⟨

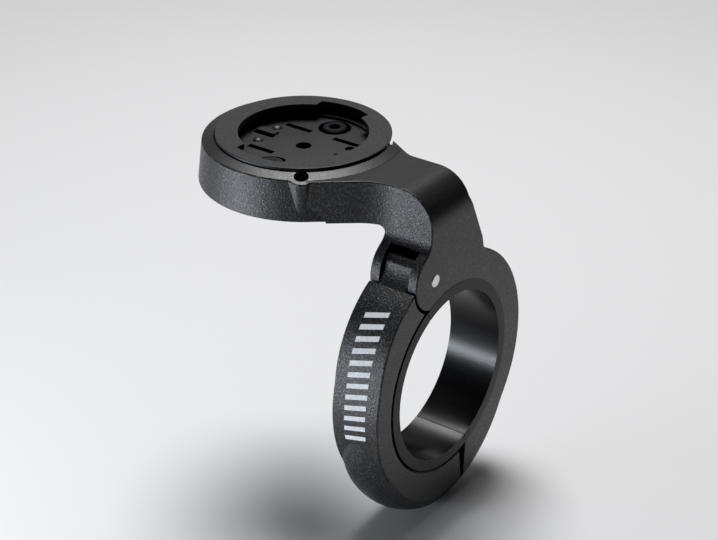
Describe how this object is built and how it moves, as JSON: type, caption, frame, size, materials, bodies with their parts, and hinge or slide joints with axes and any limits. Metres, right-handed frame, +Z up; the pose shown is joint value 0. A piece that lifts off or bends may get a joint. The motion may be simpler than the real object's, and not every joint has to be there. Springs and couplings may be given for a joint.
{
  "type": "handlebar computer mount",
  "caption": "Out-front over-bar mount: a hinged two-jaw clamp, a bent arm and a round bayonet dock that a cycling computer turns into.",
  "frame": {"origin": "centre of the handlebar bore, on the bar's axis, in the middle of the liner's width", "axes": "+Y along the handlebar from the clamp towards the dock, +Z up, -X towards the front of the bicycle"},
  "size_m": [0.0455, 0.0512, 0.0659],
  "materials": {
    "body_plastic": "fine-grained moulded black, satin on the strap's outer face",
    "insert_plastic": "smooth matt black",
    "liner": "smooth black, glossy in the bore",
    "steel": "bright turned steel",
    "black_steel": "black oxide",
    "brass": "turned brass"
  },
  "bodies": {
    "arm": {"arm_body": "body_plastic", "liner_upper": "liner", "hinge_pin": "steel", "clamp_nut": "steel", "dock_insert": "insert_plastic", "dock_screws": "black_steel", "thread_inserts": "brass"},
    "strap": {"clamp_strap": "body_plastic", "liner_lower": "liner"},
    "washer": {"clamp_washer": "steel"},
    "screw": {"clamp_screw": "black_steel"}
  },
  "joints": [
    {"name": "strap_swing", "type": "hinge", "parent": "arm", "child": "strap", "pos_m": [-0.00567, 0, 0.02146], "axis": [0, 1, 0], "range_deg": [0, 55]},
    {"name": "washer_travel", "type": "slide", "parent": "strap", "child": "washer", "axis": [0.9763, 0, 0.2164], "range_m": [0, 0.0052]},
    {"name": "screw_turn", "type": "hinge", "parent": "washer", "child": "screw", "pos_m": [0.00474, -0.0004, -0.02138], "axis": [0.9763, 0, 0.2164], "range_deg": [0, 3744]}
  ],
  "couplings": [
    {"joint": "washer_travel", "follows": "screw_turn", "m_per_rad": 0.000079577}
  ]
}
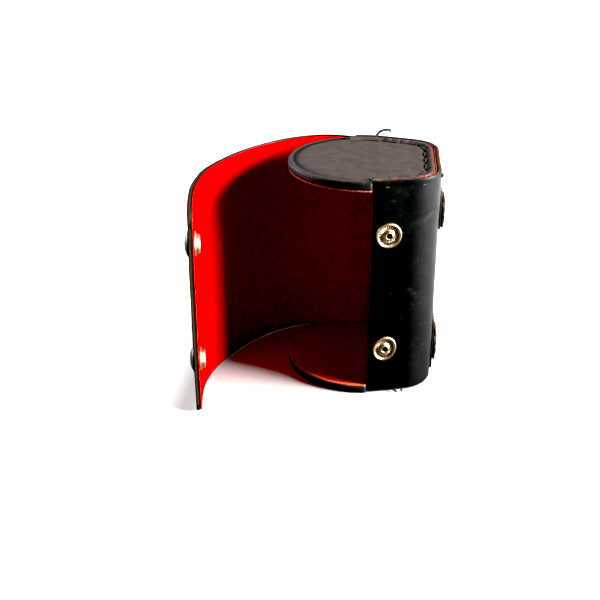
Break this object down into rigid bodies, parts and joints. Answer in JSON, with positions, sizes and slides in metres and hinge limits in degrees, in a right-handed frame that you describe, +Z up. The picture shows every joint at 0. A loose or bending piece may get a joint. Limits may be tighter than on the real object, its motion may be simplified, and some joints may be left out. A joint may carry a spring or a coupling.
{
  "type": "lens case",
  "caption": "Side-opening leather case standing on end: a D-shaped felt-lined half with stitched end plates and a long curved flap that wraps round it and snaps shut.",
  "frame": {"origin": "on the floor, on the axis of the case's round side", "axes": "+Z up; +X towards the case's flat end; -Y the side that carries the snap studs; the open flap reaches towards -X"},
  "size_m": [0.1282, 0.1083, 0.119],
  "materials": {
    "black_leather": "glossy smooth black leather, fine grain",
    "red_felt": "short-pile red felt",
    "board": "dense fibreboard",
    "thread": "waxed black thread",
    "nickel": "warm worn nickel plate",
    "spring_steel": "spring wire",
    "washer_steel": "plain steel",
    "black_lacquer": "black lacquer, worn through at the rim",
    "black_rivet": "black lacquer"
  },
  "bodies": {
    "case": {"wall_leather": "black_leather", "wall_felt": "red_felt", "top_leather": "black_leather", "top_board": "board", "top_felt": "red_felt", "bottom_leather": "black_leather", "bottom_board": "board", "bottom_felt": "red_felt", "top_thread": "thread", "bottom_thread": "thread", "upper_stud_dish": "nickel", "upper_stud_post": "nickel", "upper_stud_washer": "washer_steel", "upper_loop_patch": "black_leather", "upper_strap_loop": "black_leather", "upper_loop_front_rivet": "black_rivet", "upper_loop_back_rivet": "black_rivet", "lower_stud_dish": "nickel", "lower_stud_post": "nickel", "lower_stud_washer": "washer_steel", "lower_loop_patch": "black_leather", "lower_strap_loop": "black_leather", "lower_loop_front_rivet": "black_rivet", "lower_loop_back_rivet": "black_rivet"},
    "flap_1": {"flap_1_leather": "black_leather", "flap_1_felt": "red_felt"},
    "flap_2": {"flap_2_leather": "black_leather", "flap_2_felt": "red_felt"},
    "flap_3": {"flap_3_leather": "black_leather", "flap_3_felt": "red_felt"},
    "flap_4": {"flap_4_leather": "black_leather", "flap_4_felt": "red_felt"},
    "flap_5": {"flap_5_leather": "black_leather", "flap_5_felt": "red_felt"},
    "flap_6": {"flap_6_leather": "black_leather", "flap_6_felt": "red_felt"},
    "flap_tip": {"flap_tip_leather": "black_leather", "flap_tip_felt": "red_felt", "upper_socket": "nickel", "upper_socket_spring": "spring_steel", "upper_cap": "black_lacquer", "lower_socket": "nickel", "lower_socket_spring": "spring_steel", "lower_cap": "black_lacquer"}
  },
  "joints": [
    {"name": "flap_root", "type": "hinge", "parent": "case", "child": "flap_1", "pos_m": [-0.01457, 0.04003, 0.059], "axis": [0, 0, 1], "range_deg": [-16, 28.75]},
    {"name": "flap_bend_1", "type": "hinge", "parent": "flap_1", "child": "flap_2", "pos_m": [-0.03404, 0.0385, 0.059], "axis": [0, 0, 1], "range_deg": [-1.41, 2.3]},
    {"name": "flap_bend_2", "type": "hinge", "parent": "flap_2", "child": "flap_3", "pos_m": [-0.05112, 0.02903, 0.059], "axis": [0, 0, 1], "range_deg": [-4.2, 7.3]},
    {"name": "flap_bend_3", "type": "hinge", "parent": "flap_3", "child": "flap_4", "pos_m": [-0.06406, 0.01441, 0.059], "axis": [0, 0, 1], "range_deg": [-8.09, 14.3]},
    {"name": "flap_bend_4", "type": "hinge", "parent": "flap_4", "child": "flap_5", "pos_m": [-0.07352, -0.00267, 0.059], "axis": [0, 0, 1], "range_deg": [-10.6, 18.8]},
    {"name": "flap_bend_5", "type": "hinge", "parent": "flap_5", "child": "flap_6", "pos_m": [-0.08052, -0.0209, 0.059], "axis": [0, 0, 1], "range_deg": [-2.75, 4.7]},
    {"name": "flap_press", "type": "hinge", "parent": "flap_6", "child": "flap_tip", "pos_m": [-0.0832, -0.04273, 0.059], "axis": [0, 0, 1], "range_deg": [-8, 22.35]}
  ],
  "couplings": [
    {"joint": "flap_bend_1", "follows": "flap_root", "ratio": 0.06957},
    {"joint": "flap_bend_2", "follows": "flap_root", "ratio": 0.24348},
    {"joint": "flap_bend_3", "follows": "flap_root", "ratio": 0.48696},
    {"joint": "flap_bend_4", "follows": "flap_root", "ratio": 0.64348},
    {"joint": "flap_bend_5", "follows": "flap_root", "ratio": 0.15293}
  ]
}
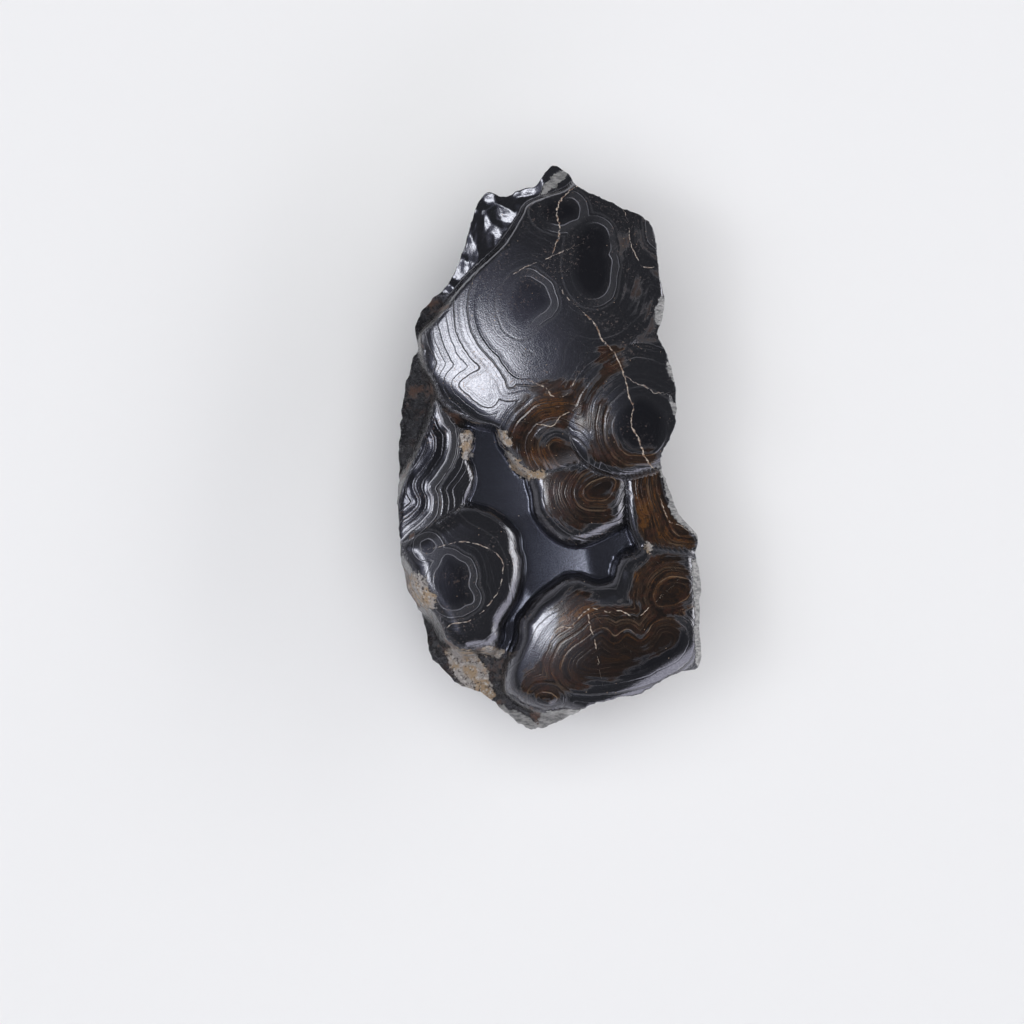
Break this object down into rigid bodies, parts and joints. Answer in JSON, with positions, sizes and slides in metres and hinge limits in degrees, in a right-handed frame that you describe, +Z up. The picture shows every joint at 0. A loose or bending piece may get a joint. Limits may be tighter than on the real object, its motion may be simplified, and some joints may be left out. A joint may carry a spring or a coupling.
{
  "type": "polished botryoidal hematite specimen",
  "caption": "Hand-sized chunk of kidney ore: polished near-black hematite domes ringed by growth bands, with broken sides and rusty crust.",
  "frame": {"origin": "middle of the footprint of the resting stone, on the surface it rests on", "axes": "+Z up, out of the polished face; +Y along the stone's length, towards its pointed broken tip; +X across it, towards the side with the rust-brown domes"},
  "size_m": [0.051, 0.0946, 0.0337],
  "materials": {
    "polished_hematite": "polished, near-black with a silver lustre, rust-brown growth bands and dull tan crust"
  },
  "bodies": {
    "root": {"hematite_stone": "polished_hematite"}
  },
  "joints": []
}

⟩

▸ **What you need to do**: Return every entry exactly as given.

▸ **Result of this task**:
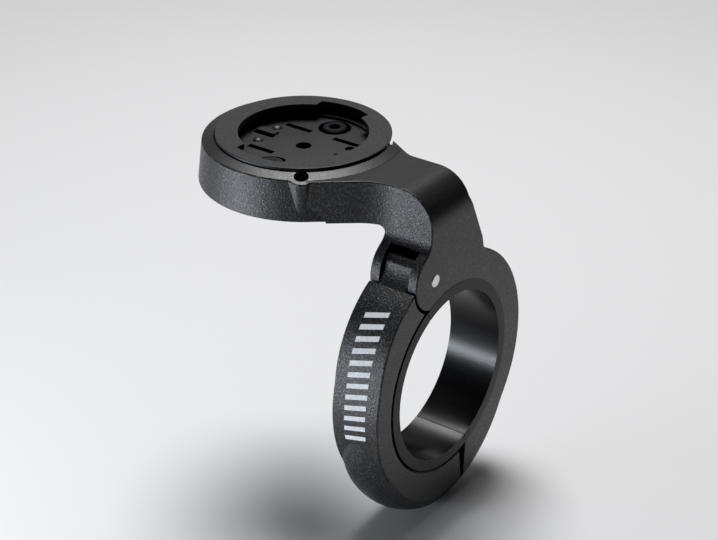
Describe how this object is built and how it moves, as JSON: type, caption, frame, size, materials, bodies with their parts, and hinge or slide joints with axes and any limits. Metres, right-handed frame, +Z up; the pose shown is joint value 0. A piece that lifts off or bends may get a joint. The motion may be simpler than the real object's, and not every joint has to be there. Springs and couplings may be given for a joint.
{
  "type": "handlebar computer mount",
  "caption": "Out-front over-bar mount: a hinged two-jaw clamp, a bent arm and a round bayonet dock that a cycling computer turns into.",
  "frame": {"origin": "centre of the handlebar bore, on the bar's axis, in the middle of the liner's width", "axes": "+Y along the handlebar from the clamp towards the dock, +Z up, -X towards the front of the bicycle"},
  "size_m": [0.0455, 0.0512, 0.0659],
  "materials": {
    "body_plastic": "fine-grained moulded black, satin on the strap's outer face",
    "insert_plastic": "smooth matt black",
    "liner": "smooth black, glossy in the bore",
    "steel": "bright turned steel",
    "black_steel": "black oxide",
    "brass": "turned brass"
  },
  "bodies": {
    "arm": {"arm_body": "body_plastic", "liner_upper": "liner", "hinge_pin": "steel", "clamp_nut": "steel", "dock_insert": "insert_plastic", "dock_screws": "black_steel", "thread_inserts": "brass"},
    "strap": {"clamp_strap": "body_plastic", "liner_lower": "liner"},
    "washer": {"clamp_washer": "steel"},
    "screw": {"clamp_screw": "black_steel"}
  },
  "joints": [
    {"name": "strap_swing", "type": "hinge", "parent": "arm", "child": "strap", "pos_m": [-0.00567, 0, 0.02146], "axis": [0, 1, 0], "range_deg": [0, 55]},
    {"name": "washer_travel", "type": "slide", "parent": "strap", "child": "washer", "axis": [0.9763, 0, 0.2164], "range_m": [0, 0.0052]},
    {"name": "screw_turn", "type": "hinge", "parent": "washer", "child": "screw", "pos_m": [0.00474, -0.0004, -0.02138], "axis": [0.9763, 0, 0.2164], "range_deg": [0, 3744]}
  ],
  "couplings": [
    {"joint": "washer_travel", "follows": "screw_turn", "m_per_rad": 0.000079577}
  ]
}
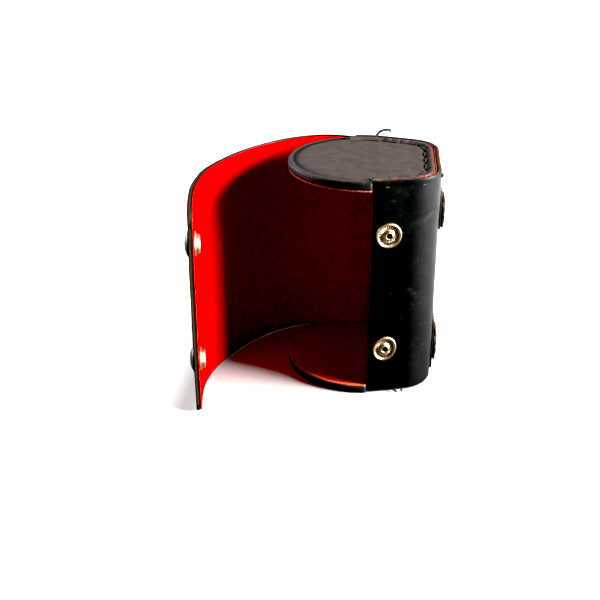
Break this object down into rigid bodies, parts and joints. Answer in JSON, with positions, sizes and slides in metres and hinge limits in degrees, in a right-handed frame that you describe, +Z up. The picture shows every joint at 0. A loose or bending piece may get a joint. Limits may be tighter than on the real object, its motion may be simplified, and some joints may be left out. A joint may carry a spring or a coupling.
{
  "type": "lens case",
  "caption": "Side-opening leather case standing on end: a D-shaped felt-lined half with stitched end plates and a long curved flap that wraps round it and snaps shut.",
  "frame": {"origin": "on the floor, on the axis of the case's round side", "axes": "+Z up; +X towards the case's flat end; -Y the side that carries the snap studs; the open flap reaches towards -X"},
  "size_m": [0.1282, 0.1083, 0.119],
  "materials": {
    "black_leather": "glossy smooth black leather, fine grain",
    "red_felt": "short-pile red felt",
    "board": "dense fibreboard",
    "thread": "waxed black thread",
    "nickel": "warm worn nickel plate",
    "spring_steel": "spring wire",
    "washer_steel": "plain steel",
    "black_lacquer": "black lacquer, worn through at the rim",
    "black_rivet": "black lacquer"
  },
  "bodies": {
    "case": {"wall_leather": "black_leather", "wall_felt": "red_felt", "top_leather": "black_leather", "top_board": "board", "top_felt": "red_felt", "bottom_leather": "black_leather", "bottom_board": "board", "bottom_felt": "red_felt", "top_thread": "thread", "bottom_thread": "thread", "upper_stud_dish": "nickel", "upper_stud_post": "nickel", "upper_stud_washer": "washer_steel", "upper_loop_patch": "black_leather", "upper_strap_loop": "black_leather", "upper_loop_front_rivet": "black_rivet", "upper_loop_back_rivet": "black_rivet", "lower_stud_dish": "nickel", "lower_stud_post": "nickel", "lower_stud_washer": "washer_steel", "lower_loop_patch": "black_leather", "lower_strap_loop": "black_leather", "lower_loop_front_rivet": "black_rivet", "lower_loop_back_rivet": "black_rivet"},
    "flap_1": {"flap_1_leather": "black_leather", "flap_1_felt": "red_felt"},
    "flap_2": {"flap_2_leather": "black_leather", "flap_2_felt": "red_felt"},
    "flap_3": {"flap_3_leather": "black_leather", "flap_3_felt": "red_felt"},
    "flap_4": {"flap_4_leather": "black_leather", "flap_4_felt": "red_felt"},
    "flap_5": {"flap_5_leather": "black_leather", "flap_5_felt": "red_felt"},
    "flap_6": {"flap_6_leather": "black_leather", "flap_6_felt": "red_felt"},
    "flap_tip": {"flap_tip_leather": "black_leather", "flap_tip_felt": "red_felt", "upper_socket": "nickel", "upper_socket_spring": "spring_steel", "upper_cap": "black_lacquer", "lower_socket": "nickel", "lower_socket_spring": "spring_steel", "lower_cap": "black_lacquer"}
  },
  "joints": [
    {"name": "flap_root", "type": "hinge", "parent": "case", "child": "flap_1", "pos_m": [-0.01457, 0.04003, 0.059], "axis": [0, 0, 1], "range_deg": [-16, 28.75]},
    {"name": "flap_bend_1", "type": "hinge", "parent": "flap_1", "child": "flap_2", "pos_m": [-0.03404, 0.0385, 0.059], "axis": [0, 0, 1], "range_deg": [-1.41, 2.3]},
    {"name": "flap_bend_2", "type": "hinge", "parent": "flap_2", "child": "flap_3", "pos_m": [-0.05112, 0.02903, 0.059], "axis": [0, 0, 1], "range_deg": [-4.2, 7.3]},
    {"name": "flap_bend_3", "type": "hinge", "parent": "flap_3", "child": "flap_4", "pos_m": [-0.06406, 0.01441, 0.059], "axis": [0, 0, 1], "range_deg": [-8.09, 14.3]},
    {"name": "flap_bend_4", "type": "hinge", "parent": "flap_4", "child": "flap_5", "pos_m": [-0.07352, -0.00267, 0.059], "axis": [0, 0, 1], "range_deg": [-10.6, 18.8]},
    {"name": "flap_bend_5", "type": "hinge", "parent": "flap_5", "child": "flap_6", "pos_m": [-0.08052, -0.0209, 0.059], "axis": [0, 0, 1], "range_deg": [-2.75, 4.7]},
    {"name": "flap_press", "type": "hinge", "parent": "flap_6", "child": "flap_tip", "pos_m": [-0.0832, -0.04273, 0.059], "axis": [0, 0, 1], "range_deg": [-8, 22.35]}
  ],
  "couplings": [
    {"joint": "flap_bend_1", "follows": "flap_root", "ratio": 0.06957},
    {"joint": "flap_bend_2", "follows": "flap_root", "ratio": 0.24348},
    {"joint": "flap_bend_3", "follows": "flap_root", "ratio": 0.48696},
    {"joint": "flap_bend_4", "follows": "flap_root", "ratio": 0.64348},
    {"joint": "flap_bend_5", "follows": "flap_root", "ratio": 0.15293}
  ]
}
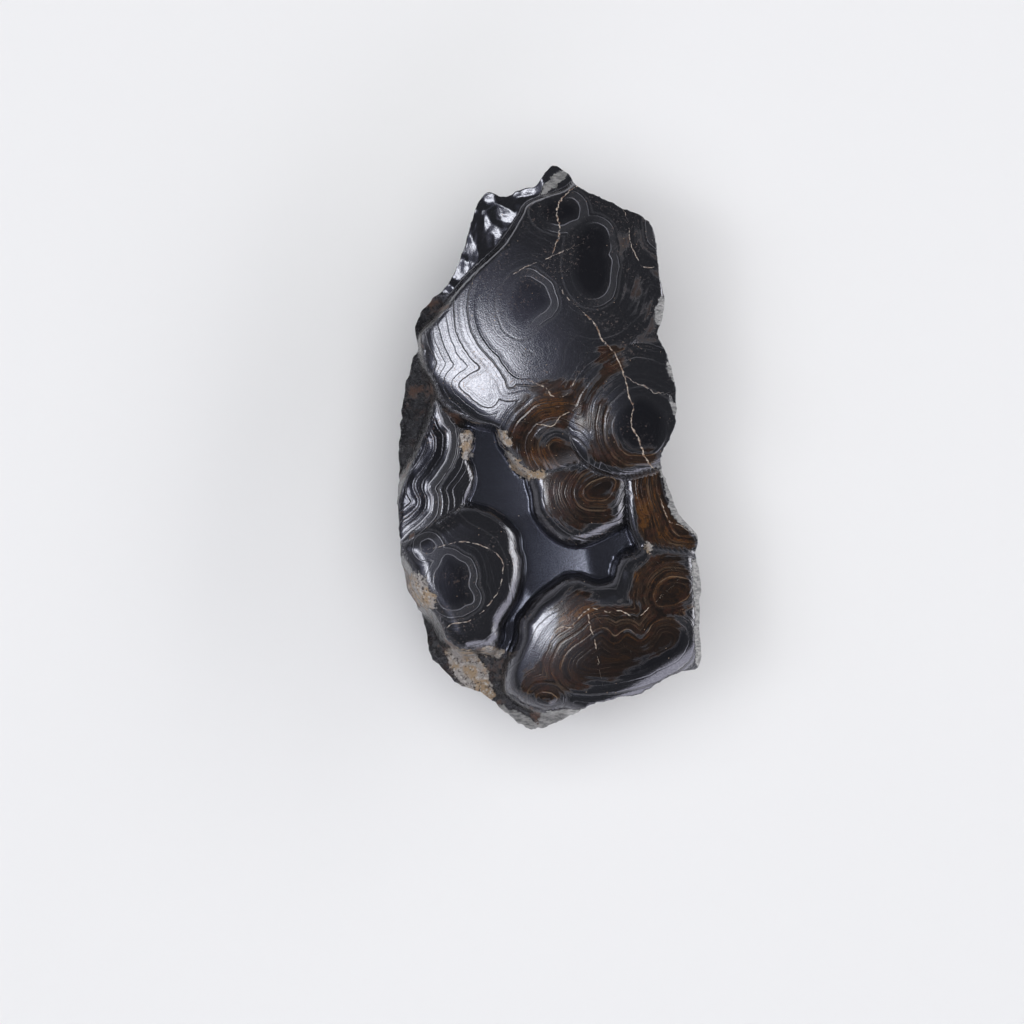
Break this object down into rigid bodies, parts and joints. Answer in JSON, with positions, sizes and slides in metres and hinge limits in degrees, in a right-handed frame that you describe, +Z up. The picture shows every joint at 0. A loose or bending piece may get a joint. Limits may be tighter than on the real object, its motion may be simplified, and some joints may be left out. A joint may carry a spring or a coupling.
{
  "type": "polished botryoidal hematite specimen",
  "caption": "Hand-sized chunk of kidney ore: polished near-black hematite domes ringed by growth bands, with broken sides and rusty crust.",
  "frame": {"origin": "middle of the footprint of the resting stone, on the surface it rests on", "axes": "+Z up, out of the polished face; +Y along the stone's length, towards its pointed broken tip; +X across it, towards the side with the rust-brown domes"},
  "size_m": [0.051, 0.0946, 0.0337],
  "materials": {
    "polished_hematite": "polished, near-black with a silver lustre, rust-brown growth bands and dull tan crust"
  },
  "bodies": {
    "root": {"hematite_stone": "polished_hematite"}
  },
  "joints": []
}